TO DO – Restate word for word the lines beginning at the one that contains "Recreate this object" and ending at the one that contains "# The origin"; include both and nothing else.
--- START ---
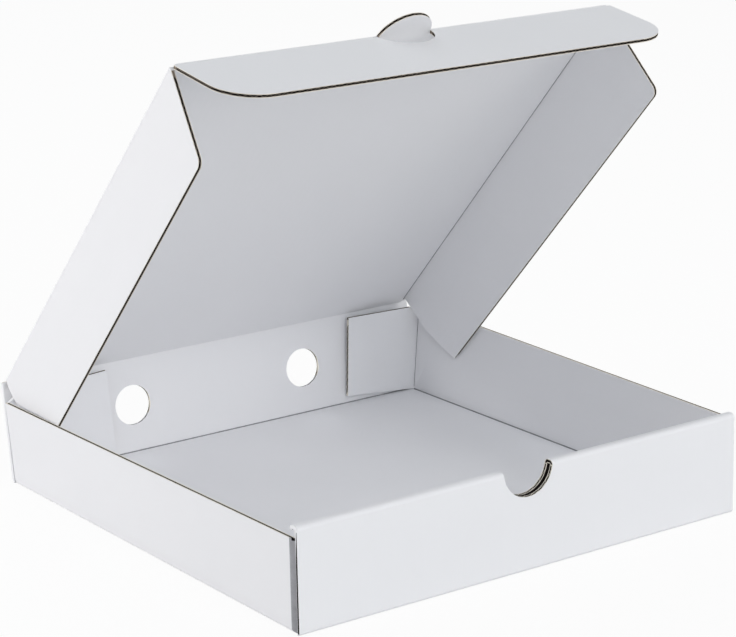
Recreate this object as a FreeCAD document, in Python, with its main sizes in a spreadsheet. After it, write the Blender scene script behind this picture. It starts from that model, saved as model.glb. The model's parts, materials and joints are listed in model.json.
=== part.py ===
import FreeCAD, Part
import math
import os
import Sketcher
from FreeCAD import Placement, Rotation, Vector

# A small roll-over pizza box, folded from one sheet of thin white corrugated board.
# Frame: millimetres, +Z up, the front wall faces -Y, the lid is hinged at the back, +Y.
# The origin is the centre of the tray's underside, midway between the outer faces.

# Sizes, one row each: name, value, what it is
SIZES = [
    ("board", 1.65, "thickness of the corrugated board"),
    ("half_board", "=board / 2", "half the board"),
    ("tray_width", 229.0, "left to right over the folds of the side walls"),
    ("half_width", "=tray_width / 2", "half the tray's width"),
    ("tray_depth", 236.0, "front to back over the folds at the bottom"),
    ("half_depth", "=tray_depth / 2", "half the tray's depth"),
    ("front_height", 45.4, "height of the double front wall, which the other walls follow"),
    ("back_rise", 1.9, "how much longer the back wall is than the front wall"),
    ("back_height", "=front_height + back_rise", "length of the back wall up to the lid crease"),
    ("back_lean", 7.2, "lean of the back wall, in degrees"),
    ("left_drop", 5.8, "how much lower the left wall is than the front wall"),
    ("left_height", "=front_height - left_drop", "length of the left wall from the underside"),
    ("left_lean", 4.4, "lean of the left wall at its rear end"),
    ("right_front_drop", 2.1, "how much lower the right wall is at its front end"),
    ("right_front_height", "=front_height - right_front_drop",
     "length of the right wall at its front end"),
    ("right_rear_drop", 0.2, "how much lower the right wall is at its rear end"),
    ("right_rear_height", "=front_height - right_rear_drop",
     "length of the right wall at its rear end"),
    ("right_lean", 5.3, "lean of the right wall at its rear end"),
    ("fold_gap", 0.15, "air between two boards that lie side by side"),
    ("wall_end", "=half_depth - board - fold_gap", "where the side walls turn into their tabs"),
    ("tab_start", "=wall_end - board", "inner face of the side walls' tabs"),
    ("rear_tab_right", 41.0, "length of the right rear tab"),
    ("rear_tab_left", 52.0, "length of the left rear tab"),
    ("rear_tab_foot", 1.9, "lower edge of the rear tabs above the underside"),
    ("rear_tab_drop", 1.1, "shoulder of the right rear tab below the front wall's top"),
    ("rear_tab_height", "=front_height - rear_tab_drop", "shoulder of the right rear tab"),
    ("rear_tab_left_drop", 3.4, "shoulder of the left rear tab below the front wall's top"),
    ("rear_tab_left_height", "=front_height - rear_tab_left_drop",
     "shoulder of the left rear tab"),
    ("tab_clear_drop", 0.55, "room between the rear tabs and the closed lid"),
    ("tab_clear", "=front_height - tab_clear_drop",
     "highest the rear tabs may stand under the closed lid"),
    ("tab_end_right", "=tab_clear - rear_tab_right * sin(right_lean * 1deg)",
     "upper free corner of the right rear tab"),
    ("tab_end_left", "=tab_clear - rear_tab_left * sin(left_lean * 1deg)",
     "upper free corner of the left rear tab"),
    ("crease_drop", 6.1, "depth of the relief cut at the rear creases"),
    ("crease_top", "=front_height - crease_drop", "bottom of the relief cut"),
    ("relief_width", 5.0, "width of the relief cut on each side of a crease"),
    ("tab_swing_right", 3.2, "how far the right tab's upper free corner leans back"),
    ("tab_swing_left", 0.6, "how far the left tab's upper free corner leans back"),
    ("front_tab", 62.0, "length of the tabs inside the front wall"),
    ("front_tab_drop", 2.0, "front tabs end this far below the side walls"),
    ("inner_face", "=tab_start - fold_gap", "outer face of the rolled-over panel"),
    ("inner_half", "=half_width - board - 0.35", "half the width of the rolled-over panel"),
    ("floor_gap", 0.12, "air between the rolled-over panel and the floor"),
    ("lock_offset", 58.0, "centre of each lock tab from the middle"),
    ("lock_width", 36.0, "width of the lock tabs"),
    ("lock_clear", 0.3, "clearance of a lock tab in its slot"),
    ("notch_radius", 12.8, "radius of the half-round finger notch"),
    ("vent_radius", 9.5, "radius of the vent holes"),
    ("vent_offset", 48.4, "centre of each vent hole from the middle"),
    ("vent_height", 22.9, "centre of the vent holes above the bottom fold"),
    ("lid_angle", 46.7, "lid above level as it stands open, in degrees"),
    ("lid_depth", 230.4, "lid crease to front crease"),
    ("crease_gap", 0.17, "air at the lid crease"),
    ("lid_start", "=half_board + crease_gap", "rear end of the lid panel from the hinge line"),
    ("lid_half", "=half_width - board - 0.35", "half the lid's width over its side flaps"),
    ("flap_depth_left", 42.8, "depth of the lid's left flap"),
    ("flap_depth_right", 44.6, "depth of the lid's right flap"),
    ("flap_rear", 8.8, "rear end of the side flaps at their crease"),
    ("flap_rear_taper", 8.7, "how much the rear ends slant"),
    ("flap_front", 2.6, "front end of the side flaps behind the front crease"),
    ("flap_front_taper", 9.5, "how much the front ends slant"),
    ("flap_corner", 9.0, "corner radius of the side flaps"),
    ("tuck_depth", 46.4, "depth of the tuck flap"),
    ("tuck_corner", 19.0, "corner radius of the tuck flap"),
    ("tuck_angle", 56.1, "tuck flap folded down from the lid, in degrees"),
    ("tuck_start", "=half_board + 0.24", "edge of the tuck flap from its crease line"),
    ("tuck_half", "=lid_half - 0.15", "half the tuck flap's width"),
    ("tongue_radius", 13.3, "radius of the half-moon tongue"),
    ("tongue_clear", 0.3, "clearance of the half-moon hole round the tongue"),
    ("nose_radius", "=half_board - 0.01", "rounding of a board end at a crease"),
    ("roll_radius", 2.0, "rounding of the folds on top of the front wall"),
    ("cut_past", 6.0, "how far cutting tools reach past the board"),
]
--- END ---
--- START ---
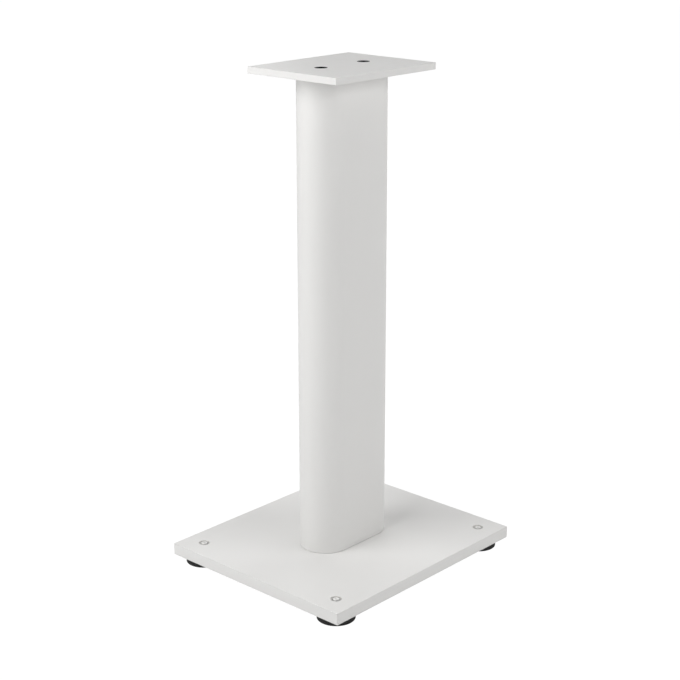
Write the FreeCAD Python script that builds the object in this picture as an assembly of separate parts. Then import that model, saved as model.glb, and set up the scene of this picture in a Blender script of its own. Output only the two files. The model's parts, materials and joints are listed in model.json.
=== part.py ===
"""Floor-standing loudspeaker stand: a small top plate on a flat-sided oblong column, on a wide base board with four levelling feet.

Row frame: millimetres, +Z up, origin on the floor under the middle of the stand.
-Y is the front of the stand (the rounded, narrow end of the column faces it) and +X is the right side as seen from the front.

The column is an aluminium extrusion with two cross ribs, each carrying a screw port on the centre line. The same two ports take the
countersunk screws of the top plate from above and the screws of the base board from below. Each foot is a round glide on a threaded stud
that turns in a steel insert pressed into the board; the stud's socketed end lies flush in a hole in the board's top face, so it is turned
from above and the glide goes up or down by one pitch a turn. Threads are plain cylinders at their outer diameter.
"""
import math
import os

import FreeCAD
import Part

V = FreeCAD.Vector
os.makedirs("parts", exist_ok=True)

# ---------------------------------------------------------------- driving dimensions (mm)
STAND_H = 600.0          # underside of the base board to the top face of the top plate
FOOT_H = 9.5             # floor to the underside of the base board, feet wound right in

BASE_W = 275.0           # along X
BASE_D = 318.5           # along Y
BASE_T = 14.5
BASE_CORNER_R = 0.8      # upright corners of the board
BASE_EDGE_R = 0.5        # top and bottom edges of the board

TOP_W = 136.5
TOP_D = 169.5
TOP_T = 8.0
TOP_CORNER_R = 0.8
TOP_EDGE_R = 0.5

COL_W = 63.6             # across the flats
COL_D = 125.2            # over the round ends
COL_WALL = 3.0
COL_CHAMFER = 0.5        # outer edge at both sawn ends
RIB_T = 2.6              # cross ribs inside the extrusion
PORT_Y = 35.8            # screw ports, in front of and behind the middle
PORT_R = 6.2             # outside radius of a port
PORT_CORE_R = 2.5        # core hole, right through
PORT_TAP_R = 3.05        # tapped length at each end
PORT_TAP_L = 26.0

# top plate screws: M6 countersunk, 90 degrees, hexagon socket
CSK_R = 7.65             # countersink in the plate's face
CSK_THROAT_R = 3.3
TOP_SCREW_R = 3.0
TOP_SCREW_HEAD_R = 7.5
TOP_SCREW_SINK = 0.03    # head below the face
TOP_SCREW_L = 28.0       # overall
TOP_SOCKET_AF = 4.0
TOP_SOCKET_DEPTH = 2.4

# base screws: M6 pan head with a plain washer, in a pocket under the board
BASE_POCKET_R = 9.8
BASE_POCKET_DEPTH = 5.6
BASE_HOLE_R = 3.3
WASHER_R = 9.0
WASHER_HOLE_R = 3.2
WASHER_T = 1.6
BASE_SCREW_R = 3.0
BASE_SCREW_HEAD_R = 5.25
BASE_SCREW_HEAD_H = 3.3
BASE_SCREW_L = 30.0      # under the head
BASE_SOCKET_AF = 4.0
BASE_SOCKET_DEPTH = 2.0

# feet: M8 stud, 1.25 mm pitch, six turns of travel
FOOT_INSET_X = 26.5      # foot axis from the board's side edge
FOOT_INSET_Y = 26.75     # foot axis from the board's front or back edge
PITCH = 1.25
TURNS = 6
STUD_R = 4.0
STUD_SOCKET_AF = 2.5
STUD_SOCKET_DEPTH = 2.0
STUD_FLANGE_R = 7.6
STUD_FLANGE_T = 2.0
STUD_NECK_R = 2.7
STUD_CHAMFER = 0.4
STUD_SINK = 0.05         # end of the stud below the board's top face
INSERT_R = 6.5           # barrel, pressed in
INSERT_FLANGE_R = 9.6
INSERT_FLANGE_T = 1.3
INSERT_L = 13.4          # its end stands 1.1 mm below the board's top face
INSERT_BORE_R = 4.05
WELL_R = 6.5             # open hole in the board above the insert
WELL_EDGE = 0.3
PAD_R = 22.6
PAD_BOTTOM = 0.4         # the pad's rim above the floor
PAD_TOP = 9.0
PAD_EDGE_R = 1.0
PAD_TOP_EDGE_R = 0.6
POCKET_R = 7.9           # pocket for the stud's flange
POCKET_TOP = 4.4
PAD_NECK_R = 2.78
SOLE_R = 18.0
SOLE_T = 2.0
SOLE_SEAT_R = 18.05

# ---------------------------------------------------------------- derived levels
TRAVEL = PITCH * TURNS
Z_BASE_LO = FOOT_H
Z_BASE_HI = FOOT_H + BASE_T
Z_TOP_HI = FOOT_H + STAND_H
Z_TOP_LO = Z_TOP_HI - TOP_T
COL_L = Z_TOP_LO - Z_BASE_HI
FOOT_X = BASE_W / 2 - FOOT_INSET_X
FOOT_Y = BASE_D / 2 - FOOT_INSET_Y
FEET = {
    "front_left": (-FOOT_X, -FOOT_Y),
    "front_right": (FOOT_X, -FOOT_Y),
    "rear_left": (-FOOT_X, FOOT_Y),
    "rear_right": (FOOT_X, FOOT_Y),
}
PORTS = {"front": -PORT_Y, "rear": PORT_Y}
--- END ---
EXERCISE SOLUTION –
Recreate this object as a FreeCAD document, in Python, with its main sizes in a spreadsheet. After it, write the Blender scene script behind this picture. It starts from that model, saved as model.glb. The model's parts, materials and joints are listed in model.json.
=== part.py ===
import FreeCAD, Part
import math
import os
import Sketcher
from FreeCAD import Placement, Rotation, Vector

# A small roll-over pizza box, folded from one sheet of thin white corrugated board.
# Frame: millimetres, +Z up, the front wall faces -Y, the lid is hinged at the back, +Y.
# The origin is the centre of the tray's underside, midway between the outer faces.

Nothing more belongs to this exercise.